Bramlett's numerous command and staff positions include commander, 1st Battalion, 503rd Infantry, 3rd Brigade, 101st Airborne Division (Air Assault), Fort Campbell, Kentucky; commander, 1st Brigade, 82nd Airborne Division, Fort Bragg, North Carolina; commander, 3rd Brigade, 101st Airborne Division (Air Assault); and as Commanding General, 6th Infantry Division (Light), Fort Wainwright, Alaska. He also served as Assistant Chief of Staff, G-1, 101st Airborne Division; and as Assistant Chief of Staff, G-3/Director Plans and Training, XVIII Airborne Corps, Fort Bragg.

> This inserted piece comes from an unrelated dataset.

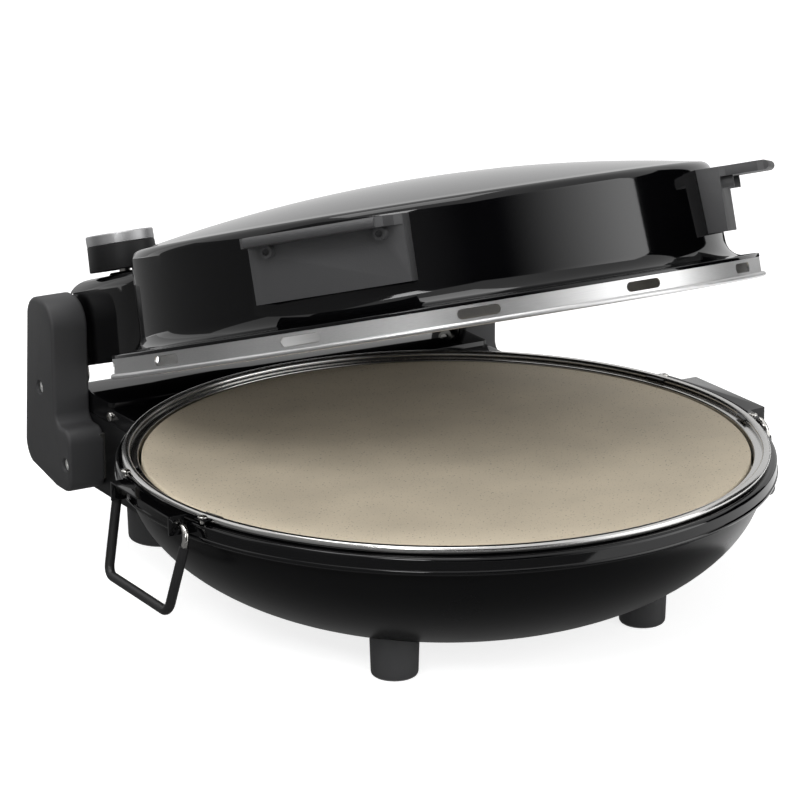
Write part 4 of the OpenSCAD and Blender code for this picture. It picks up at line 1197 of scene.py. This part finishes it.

Bramlett's career also includes tours of duty as deputy director, Plans, Policy and Programs Directorate, United States Central Command, MacDill Air Force Base, Florida and Assistant Division Commander, 25th Infantry Division, Hawaii. Prior to assuming command of the 6th Infantry Division (Light), he was Commandant of Cadets, United States Military Academy, West Point, New York, from 1989 to 1992.

Bramlett's instructor tours include the Florida Ranger Camp, 1967–68, and the Department of English at West Point for three years after earning a master's degree from Duke University in 1972. He attended the Advanced Course at the United States Army Armor School, the Command and General Staff College, and the Army War College.

==Awards and decorations==
Bramlett's military awards include the Defense Distinguished Service Medal, the Army Distinguished Service Medal with oak leaf cluster, Silver Star, Legion of Merit, Bronze Star Medal with "V" device with five oak leaf clusters, and the Defense Meritorious Service Medal. He also wears the Combat Infantryman Badge, Senior Parachutist Badge, Air Assault Badge, and Ranger Tab.

==Relations==
Bramlett is the son of Jayne E. Bramlett and the Robert H. Bramlett, USN (retired), of National City, California. He is married to the former Judith Ann Cassidy. They have one son, Robert.

==Post-military career==
After retiring from the military, Bramlett became the vice president of the Hawaii Army Museum Society. He also currently serves as an adjunct professor at Hawaii Pacific University, teaching graduate seminars in U.S. Military History, the American Way of War and War Literature.